Feb: Working with artist Ryan Cunningham in Toronto, Canada with British Council Momentum programme. We outlined plans for a June 2020 exchange in which Ryan would present work-in-progress on his project featuring Pegahmagabow, a Canadian First Nations soldier, politician and activist, who fought in World War I and on return to Canada campaigned for the rights of First Nations people.
We were awarded support from Culture Service Project Fund (Promoting Access) in partnership with The Royal Edinburgh Military Tattoo 19/20 in order to develop our Leith project in the context of the amalgamation of Leith into Edinburgh 100 years ago.
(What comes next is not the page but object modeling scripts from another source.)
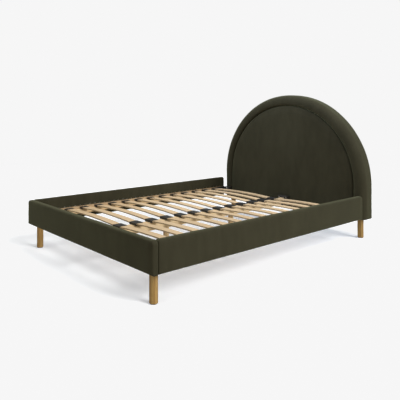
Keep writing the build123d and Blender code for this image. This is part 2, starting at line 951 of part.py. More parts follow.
save("foot_right_leg", [corner_leg(leg_x, foot_leg_y, foot_leg_top)])
save("foot_left_leg", [corner_leg(-leg_x, foot_leg_y, foot_leg_top)])
save("head_right_leg", [corner_leg(leg_x, head_leg_y, head_leg_top)])
save("head_left_leg", [corner_leg(-leg_x, head_leg_y, head_leg_top)])
save("felt_pads", both_sides(felt_pad(leg_x, foot_leg_y)) + both_sides(felt_pad(leg_x, head_leg_y)))
save("leg_studs", leg_studs())
save("centre_legs", [centre_leg(y) for y in centre_leg_rows()])
save("centre_leg_sleeves", [leg_sleeve(y) for y in centre_leg_rows()])
for number, y in enumerate(centre_leg_rows(), start=1):
    save(f"screw_foot_{number}_stud", [foot_stud(y)])
    save(f"screw_foot_{number}_disc", [foot_disc(y)])
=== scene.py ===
import logging
import math
from collections.abc import Callable, Iterable, Sequence
from dataclasses import dataclass, field
from enum import Enum

import bmesh
import bpy
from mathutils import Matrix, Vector, noise


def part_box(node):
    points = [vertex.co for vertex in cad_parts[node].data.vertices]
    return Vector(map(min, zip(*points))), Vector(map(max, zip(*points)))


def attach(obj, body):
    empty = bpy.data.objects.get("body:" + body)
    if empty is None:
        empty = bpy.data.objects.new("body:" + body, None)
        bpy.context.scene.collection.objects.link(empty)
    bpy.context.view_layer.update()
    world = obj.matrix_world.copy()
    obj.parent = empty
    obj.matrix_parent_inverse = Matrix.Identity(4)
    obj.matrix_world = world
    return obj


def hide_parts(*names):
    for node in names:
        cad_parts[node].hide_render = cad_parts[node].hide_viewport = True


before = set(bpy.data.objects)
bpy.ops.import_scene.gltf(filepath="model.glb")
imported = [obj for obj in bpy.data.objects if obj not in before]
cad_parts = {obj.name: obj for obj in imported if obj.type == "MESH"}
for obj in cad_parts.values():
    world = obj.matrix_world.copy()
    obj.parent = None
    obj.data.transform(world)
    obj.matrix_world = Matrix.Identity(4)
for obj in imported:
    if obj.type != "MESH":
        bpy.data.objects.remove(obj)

log = logging.getLogger("bed")

Piece = bpy.types.Object
Material = bpy.types.Material
Socket = bpy.types.NodeSocket
Pair = tuple[float, float]
Point = tuple[float, float, float]
Colour = tuple[float, float, float]

# A spot is a place and a turn. A wave is a height, a size and what it adds to a pattern's seed.
Spot = tuple[Point, Point]
Wave = tuple[float, float, float]

BODY = "bed_frame"
BLOCKS = "headboard_mounting_blocks"
FOOT_LEGS = ("foot_right_leg", "foot_left_leg")
HEAD_LEGS = ("head_right_leg", "head_left_leg")
ORIGIN = (0.0, 0.0, 0.0)
QUARTER = math.pi / 2

# Points nearer to each other than these, in metres, count as one: on a whole form, and after a cut.
SAME_PLACE = 1e-5
CUT_SCRAP = 2e-6

# How velvet over foam behaves in the cloth simulation.
CLOTH_FRAMES = 20
CLOTH_QUALITY = 5
CLOTH_MASS = 0.35
CLOTH_STRETCH = 40
CLOTH_SHEAR = 15
CLOTH_BENDING = 8

# Points that are calmed by less than this share give the mean move for the calmed ones.
CALM_RING = 0.3


def extent(node: str) -> tuple[Point, Point]:
    """The lowest and highest corners of one of the frame's nodes, to a hundredth of a millimetre."""
    low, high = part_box(node)
    return tuple(round(value, 5) for value in low), tuple(round(value, 5) for value in high)


def leg_place(node: str) -> Point:
    """Where a leg's axis meets the floor, to a tenth of a millimetre."""
    low, high = extent(node)
    return round((low[0] + high[0]) / 2, 4), round((low[1] + high[1]) / 2, 4), 0.0


# Hand tools: each one works on the selection, as it would by hand.


def clear() -> None:
    """Deselect every object, so that a new primitive is selected alone."""
    bpy.ops.object.select_all(action="DESELECT")


def only(piece: Piece) -> None:
    """Select one object alone and make it the active one.

    Args:
        piece: The object to work on.
    """
    if bpy.context.mode != "OBJECT":
        bpy.ops.object.mode_set(mode="OBJECT")
    clear()
    piece.select_set(True)
    bpy.context.view_layer.objects.active = piece


def active(name: str) -> Piece:
    """Name the object that the last operator added.

    Args:
        name: The piece's name.

    Returns:
        The object.
    """
    piece = bpy.context.active_object
    piece.name = name
    piece.data.name = name
    return piece


def settle(piece: Piece) -> None:
    """Put an object's place, turn and scale into its mesh."""
    only(piece)
    bpy.ops.object.transform_apply(location=True, rotation=True, scale=True)


def edit(piece: Piece, kind: str = "VERT") -> None:
    """Enter edit mode on one object with nothing selected.

    Args:
        piece: The object to edit.
        kind: What is selected: VERT, EDGE or FACE.
    """
    only(piece)
    bpy.ops.object.mode_set(mode="EDIT")
    bpy.ops.mesh.select_mode(type=kind)
    bpy.ops.mesh.select_all(action="DESELECT")


def done() -> None:
    """Leave edit mode."""
    bpy.ops.object.mode_set(mode="OBJECT")


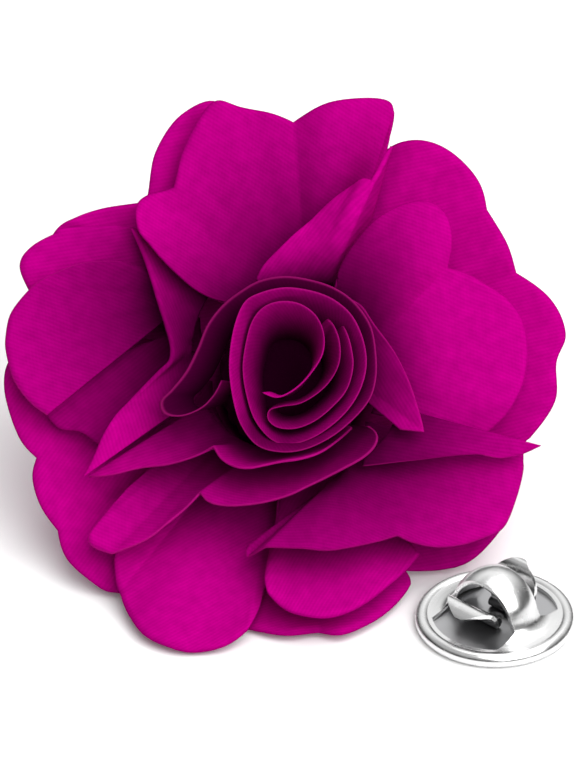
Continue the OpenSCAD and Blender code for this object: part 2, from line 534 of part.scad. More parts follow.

Jan: We met with William Haddow, local author, who wrote the novel ‘Leithers‘ tracing a Leith family through the centuries and optioned the material for adaptation.
We secured the use of facilities at Leith’s Ex-servicemens’ Club on a weekly basis for rehearsal and meeting space for project development.
2019
Feb-April: Working with Pearlfisher, Philip Howard and Caitlin Skinner’s company on early stages of funding and planning for a touring project.
Feb-October: Programming WOW What Now? Perth 2019 with Horsecross Arts, taking place on Saturday 5th October. A day of action and conversation about gender equality, building on the work of Women of the World, WOW Foundation – founder Jude Kelly OBE.
April- August: Working with Lauren Booth’s Fringe show Accidentally Muslim as associate producers for the world premiere of her self-produced autobiographical show charting her life and the experiences that led her to follow Islam.
June-October: Working with Lubna Kerr, Scottish Pakistani comedian and actor, producing her work-in-progress project Tickbox, funded by Creative Scotland’s Create Inclusion Fund
June-December: Working on Leith Theatre-Yard Heads workshop and script development project, collaborating with Citizen Curator to investigate the potential for North Edinburgh Performing Arts Informal Network and the sort of work that could emerge from it.
March-ongoing: Working with musician Joseph Malik and his new ensemble ‘Out of the Ordinary’ filming and recording their progress, including live performances, working with film-maker Glenda Rome who filmed this performance of the singe Take a Left at the Voodoo Rooms, directed by John Paul McGroarty.
2018
Produced and directed major European Cultural Co-operation project production of The Last Days of Mankind by Karl Kraus with co-director Yuri Birte Anderson, a full-scale production featuring the Tiger Lillies and 27 performers from seven European countries at Leith Theatre, on the centenary of the Armistice of World War One.